— BEGIN Input for this task —

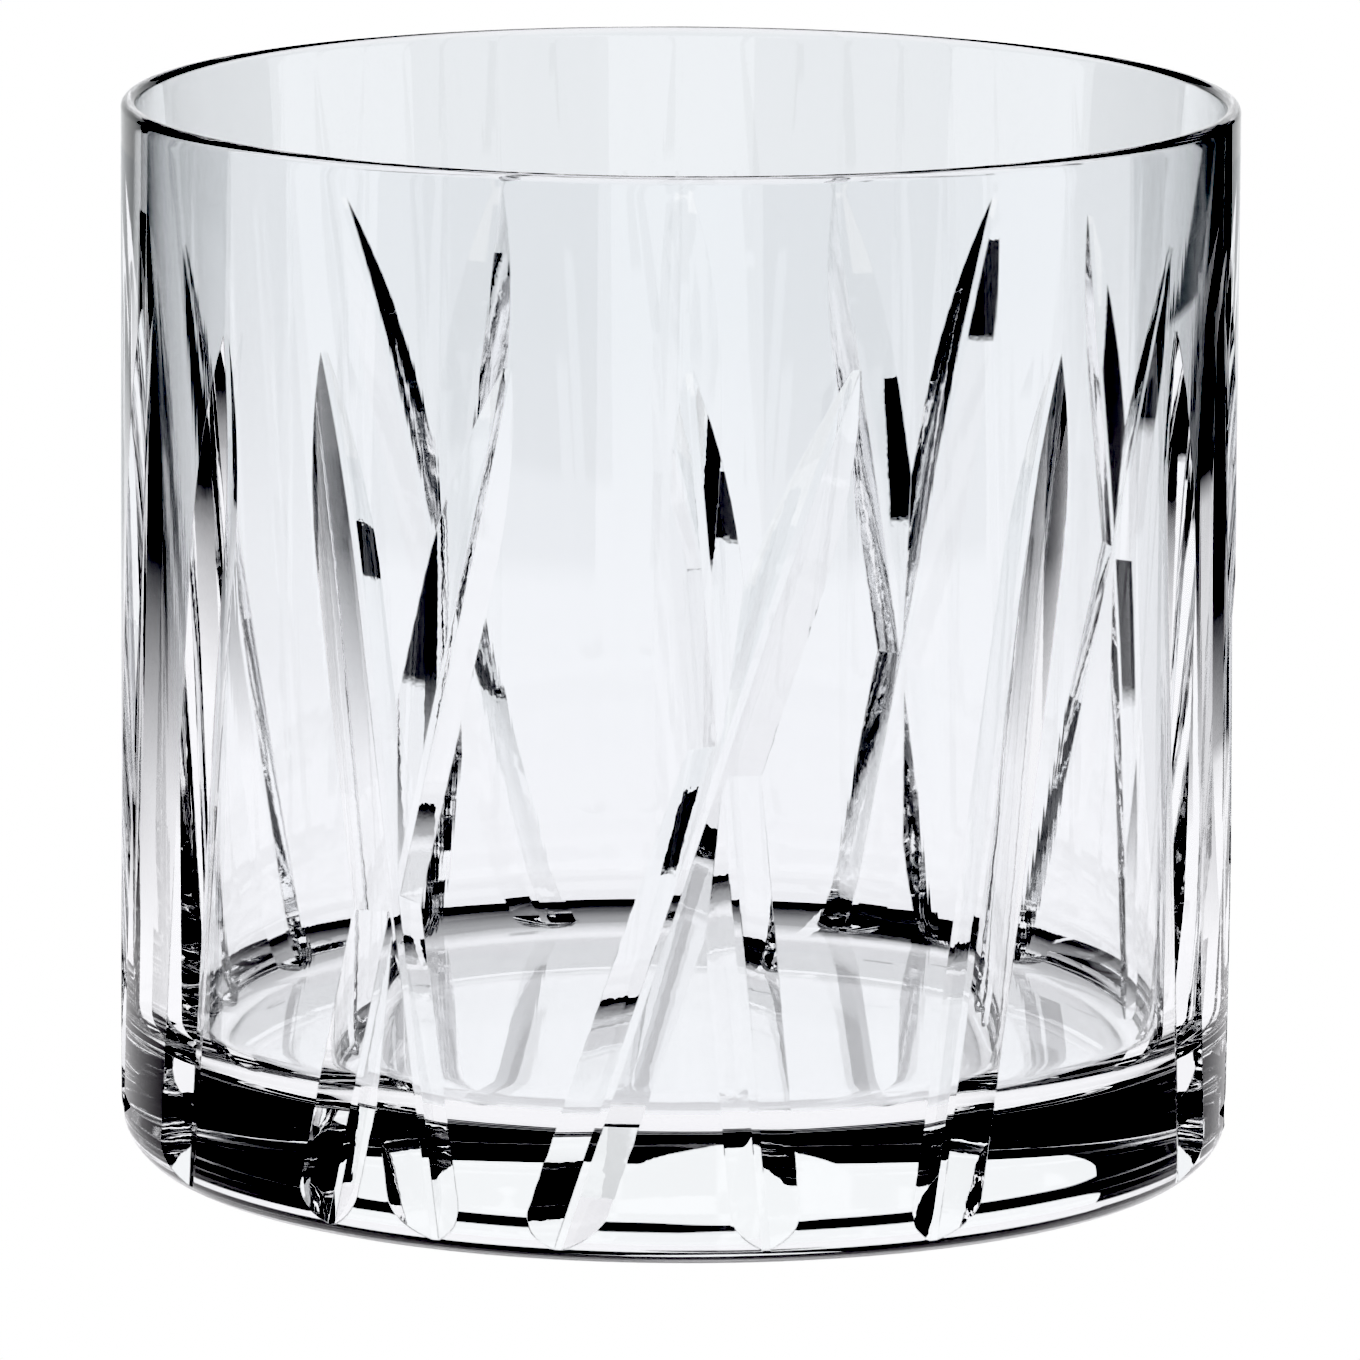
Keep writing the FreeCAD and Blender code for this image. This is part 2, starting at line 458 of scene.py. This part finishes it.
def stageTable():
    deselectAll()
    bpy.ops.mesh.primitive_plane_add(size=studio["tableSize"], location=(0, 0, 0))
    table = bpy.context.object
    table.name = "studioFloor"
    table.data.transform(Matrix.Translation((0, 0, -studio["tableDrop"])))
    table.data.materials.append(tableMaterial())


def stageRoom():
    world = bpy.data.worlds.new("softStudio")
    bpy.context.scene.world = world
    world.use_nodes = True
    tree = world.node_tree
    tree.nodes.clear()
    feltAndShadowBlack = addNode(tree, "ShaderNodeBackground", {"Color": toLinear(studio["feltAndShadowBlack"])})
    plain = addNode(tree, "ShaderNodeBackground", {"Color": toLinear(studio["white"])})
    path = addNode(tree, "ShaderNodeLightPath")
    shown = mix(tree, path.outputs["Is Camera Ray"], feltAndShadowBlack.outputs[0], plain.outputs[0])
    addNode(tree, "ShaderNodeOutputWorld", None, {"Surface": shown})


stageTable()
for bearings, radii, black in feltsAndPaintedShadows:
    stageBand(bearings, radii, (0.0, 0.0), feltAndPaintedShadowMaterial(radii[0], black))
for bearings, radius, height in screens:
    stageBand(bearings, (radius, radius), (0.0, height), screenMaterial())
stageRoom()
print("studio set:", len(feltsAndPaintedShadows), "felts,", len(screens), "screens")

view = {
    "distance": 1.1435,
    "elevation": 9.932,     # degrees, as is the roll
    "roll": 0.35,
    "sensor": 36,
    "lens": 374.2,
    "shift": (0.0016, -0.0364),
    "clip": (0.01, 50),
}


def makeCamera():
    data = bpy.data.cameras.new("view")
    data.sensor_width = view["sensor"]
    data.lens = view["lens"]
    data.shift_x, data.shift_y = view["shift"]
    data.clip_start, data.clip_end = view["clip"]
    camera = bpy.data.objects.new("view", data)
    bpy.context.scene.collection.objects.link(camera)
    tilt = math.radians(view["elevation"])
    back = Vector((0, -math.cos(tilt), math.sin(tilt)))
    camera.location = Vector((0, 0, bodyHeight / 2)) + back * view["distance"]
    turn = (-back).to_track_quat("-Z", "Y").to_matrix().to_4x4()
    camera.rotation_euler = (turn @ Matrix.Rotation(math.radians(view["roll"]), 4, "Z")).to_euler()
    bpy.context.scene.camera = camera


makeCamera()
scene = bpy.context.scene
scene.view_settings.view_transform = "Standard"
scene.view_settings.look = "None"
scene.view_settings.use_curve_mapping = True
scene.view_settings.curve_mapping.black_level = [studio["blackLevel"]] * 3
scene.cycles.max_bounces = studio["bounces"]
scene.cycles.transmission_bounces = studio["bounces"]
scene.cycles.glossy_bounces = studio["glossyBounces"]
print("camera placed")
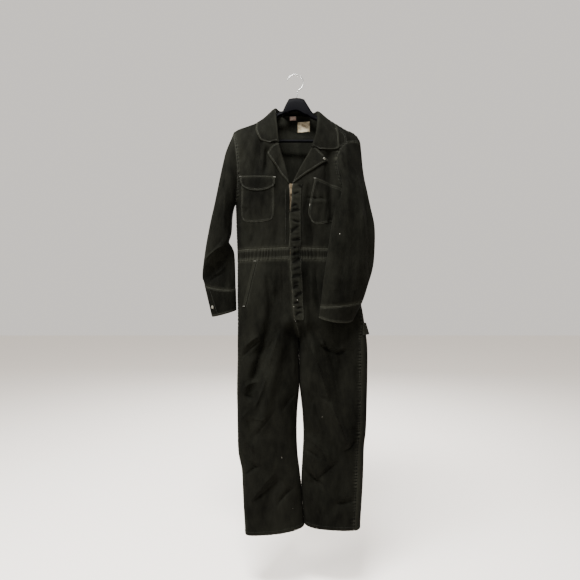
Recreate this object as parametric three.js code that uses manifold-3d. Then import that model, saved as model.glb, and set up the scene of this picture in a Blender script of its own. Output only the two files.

— END Input for this task —

Short task ▸ Restate the data above exactly, keeping each word as it stands.

Response to the exercise ▸
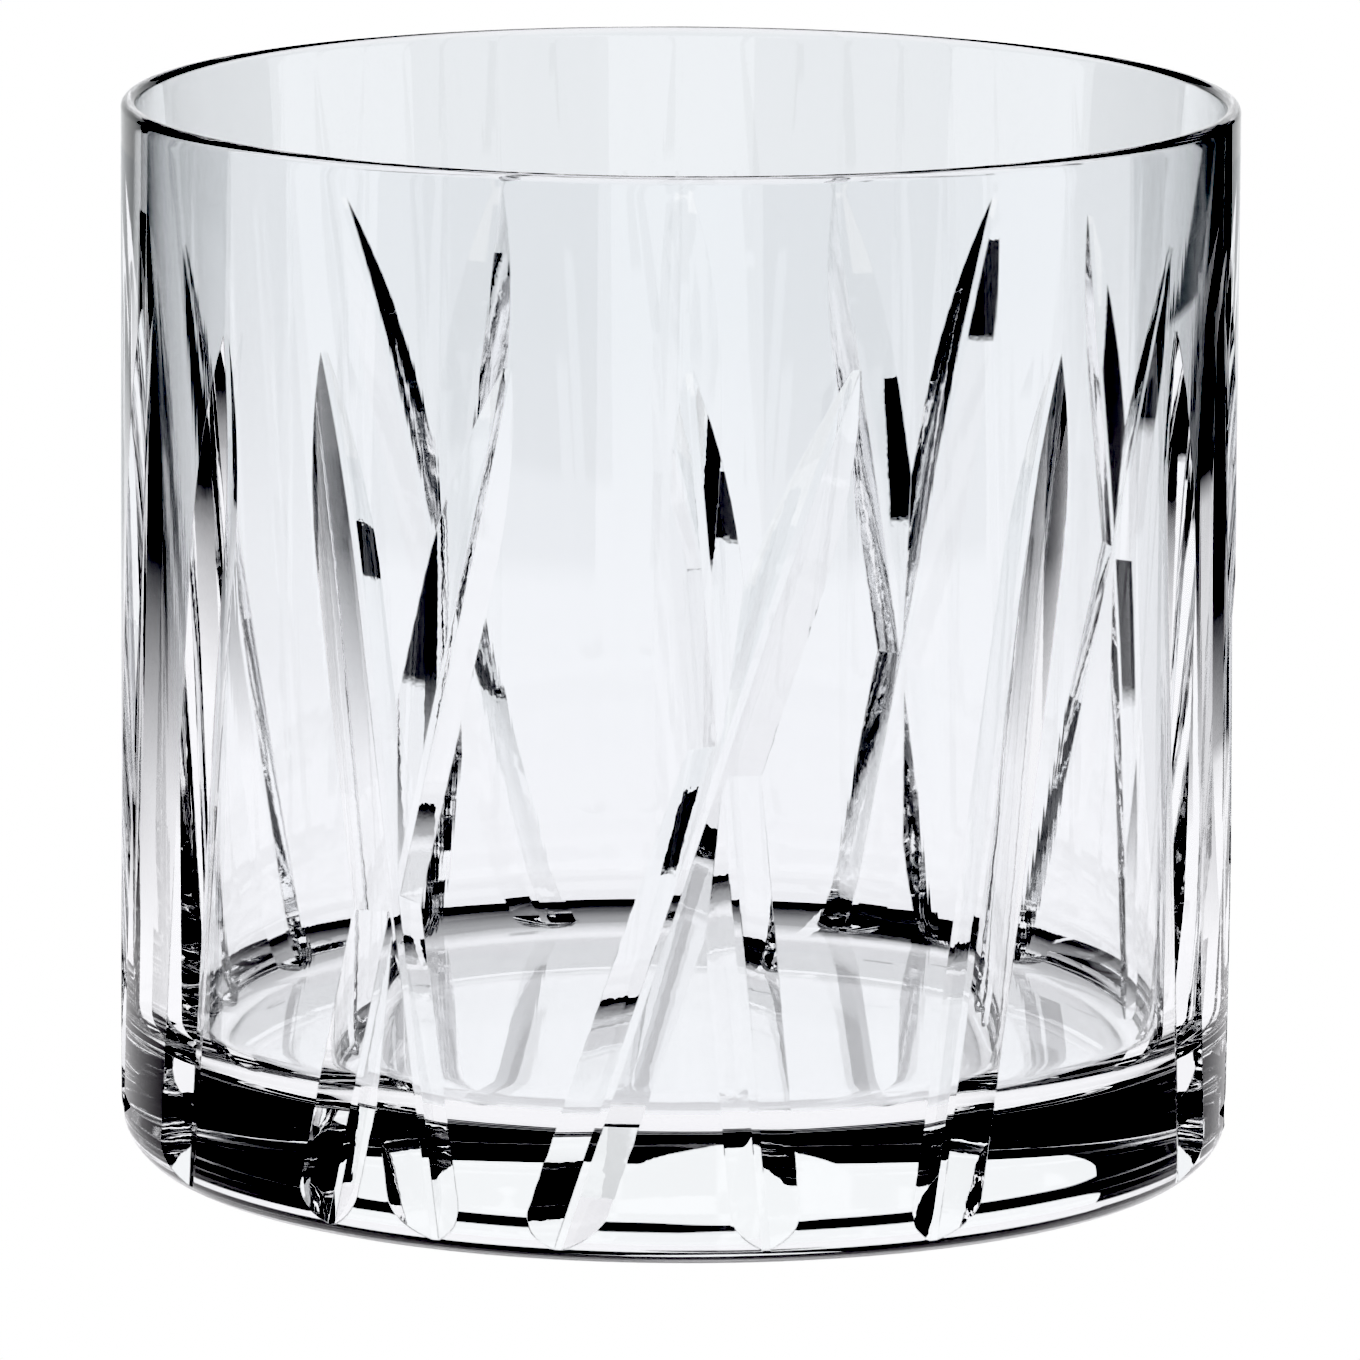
Keep writing the FreeCAD and Blender code for this image. This is part 2, starting at line 458 of scene.py. This part finishes it.
def stageTable():
    deselectAll()
    bpy.ops.mesh.primitive_plane_add(size=studio["tableSize"], location=(0, 0, 0))
    table = bpy.context.object
    table.name = "studioFloor"
    table.data.transform(Matrix.Translation((0, 0, -studio["tableDrop"])))
    table.data.materials.append(tableMaterial())


def stageRoom():
    world = bpy.data.worlds.new("softStudio")
    bpy.context.scene.world = world
    world.use_nodes = True
    tree = world.node_tree
    tree.nodes.clear()
    feltAndShadowBlack = addNode(tree, "ShaderNodeBackground", {"Color": toLinear(studio["feltAndShadowBlack"])})
    plain = addNode(tree, "ShaderNodeBackground", {"Color": toLinear(studio["white"])})
    path = addNode(tree, "ShaderNodeLightPath")
    shown = mix(tree, path.outputs["Is Camera Ray"], feltAndShadowBlack.outputs[0], plain.outputs[0])
    addNode(tree, "ShaderNodeOutputWorld", None, {"Surface": shown})


stageTable()
for bearings, radii, black in feltsAndPaintedShadows:
    stageBand(bearings, radii, (0.0, 0.0), feltAndPaintedShadowMaterial(radii[0], black))
for bearings, radius, height in screens:
    stageBand(bearings, (radius, radius), (0.0, height), screenMaterial())
stageRoom()
print("studio set:", len(feltsAndPaintedShadows), "felts,", len(screens), "screens")

view = {
    "distance": 1.1435,
    "elevation": 9.932,     # degrees, as is the roll
    "roll": 0.35,
    "sensor": 36,
    "lens": 374.2,
    "shift": (0.0016, -0.0364),
    "clip": (0.01, 50),
}


def makeCamera():
    data = bpy.data.cameras.new("view")
    data.sensor_width = view["sensor"]
    data.lens = view["lens"]
    data.shift_x, data.shift_y = view["shift"]
    data.clip_start, data.clip_end = view["clip"]
    camera = bpy.data.objects.new("view", data)
    bpy.context.scene.collection.objects.link(camera)
    tilt = math.radians(view["elevation"])
    back = Vector((0, -math.cos(tilt), math.sin(tilt)))
    camera.location = Vector((0, 0, bodyHeight / 2)) + back * view["distance"]
    turn = (-back).to_track_quat("-Z", "Y").to_matrix().to_4x4()
    camera.rotation_euler = (turn @ Matrix.Rotation(math.radians(view["roll"]), 4, "Z")).to_euler()
    bpy.context.scene.camera = camera


makeCamera()
scene = bpy.context.scene
scene.view_settings.view_transform = "Standard"
scene.view_settings.look = "None"
scene.view_settings.use_curve_mapping = True
scene.view_settings.curve_mapping.black_level = [studio["blackLevel"]] * 3
scene.cycles.max_bounces = studio["bounces"]
scene.cycles.transmission_bounces = studio["bounces"]
scene.cycles.glossy_bounces = studio["glossyBounces"]
print("camera placed")
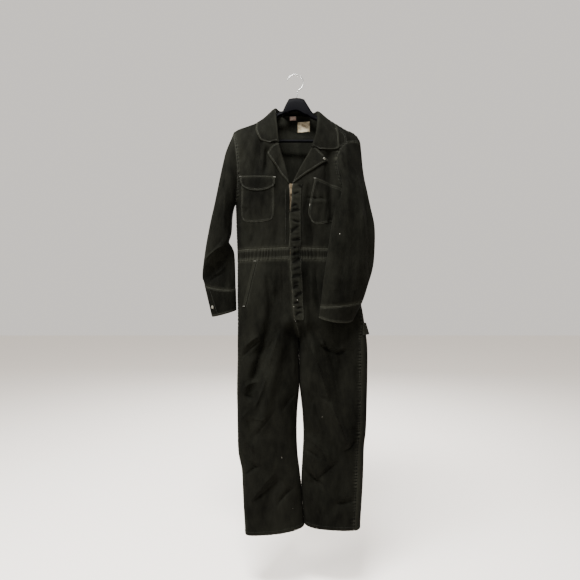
Recreate this object as parametric three.js code that uses manifold-3d. Then import that model, saved as model.glb, and set up the scene of this picture in a Blender script of its own. Output only the two files.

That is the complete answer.